Kazakhstan will not pursue a hardline revision of production sharing agreements (PSAs) with foreign investors operating the country’s largest oil fields — Tengiz, Karachaganak and Kashagan — according to Prime Minister Olzhas Bektenov.

In January 2025, President Kassym-Jomart Tokayev directed the cabinet to accelerate negotiations on extending PSAs under new, more favorable terms for Kazakhstan. The terms of existing contracts have not been made public.
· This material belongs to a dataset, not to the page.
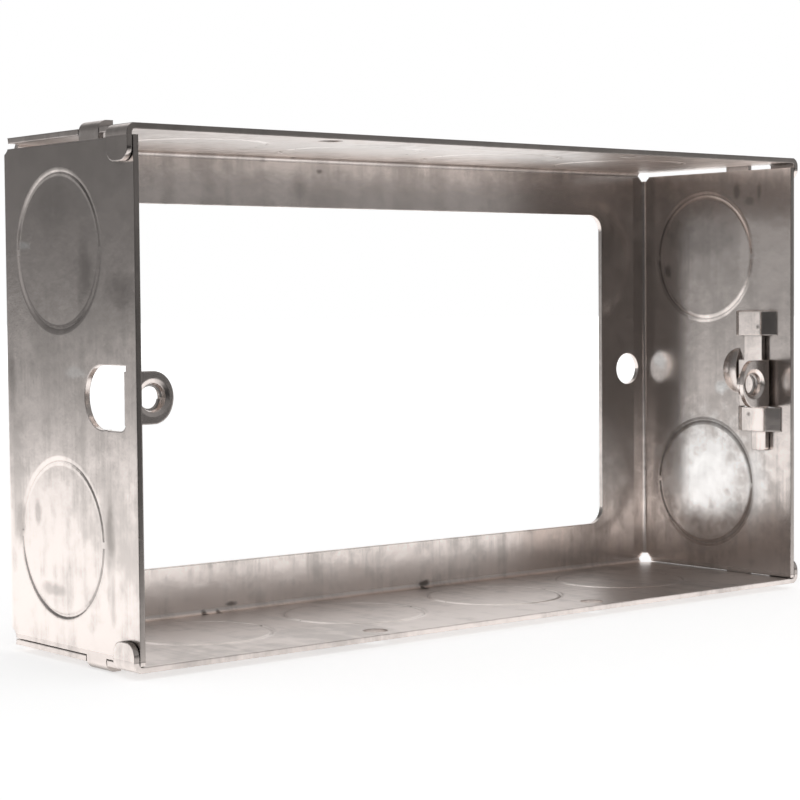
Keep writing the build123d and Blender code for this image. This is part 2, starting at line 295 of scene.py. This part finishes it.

 «As for the terms under which major oil projects are developed — the terms of PSAs — there is an opinion that the country’s interests have been significantly infringed,» Bektenov said at a recent press conference. «We are now beginning negotiations with our consortium partners to conclude new PSAs for a new period. Naturally, we will defend the country’s interests. But we are certainly not talking about a rough revision of any contracts, because this is a sensitive issue that affects the investment climate. Therefore, we will approach this in a balanced manner.»

Revenue contribution

Bektenov also noted that nearly 70% of Kazakhstan’s state budget tax revenues, approximately $30 billion, come from big business, including about $12 billion from major oil projects. He described the tax burden on large companies as «quite high.»

However, media reports in May indicated that Kazakhstan is considering a new mandatory payment for oil companies — equal to 1% of hydrocarbon production costs or investments — to fund research and development (R&D). The proposed annual fee is expected to raise about $30 million.

Troubled agreements

Kazakhstan’s Ministry of Energy said that talks on new PSAs may take two to three years.

Under the current contracts, international energy firms provide the financing, expertise and technology to develop challenging oil fields. They recover costs during the early production phase and only afterward share profits with the host government. 

In a report published last year, Energy Insight & Analytics (EXia) estimated that Kazakhstan received $1.1 billion through the profit-sharing mechanism between 2016 and 2023.

In March 2025, PSA, a state-owned entity established by the Kazakh government, filed a civil lawsuit in Switzerland alleging that embezzlement schemes tied to the Kashagan and Karachaganak oil fields were used to bribe Kazakh officials and funnel payments to certain executives and intermediaries at Eni, one of the stakeholders in Kashagan, between 2006 and 2011.

Kazakhstan’s government argues that the unequal revenue distribution stems from the PSA signed in 1997. That agreement was amended in 2008 to address Kazakhstan’s concerns. Still, changes — specifically the addition of priority payments (royalties) — boosted the country’s revenue share by only about one percentage point, according to expert analyses.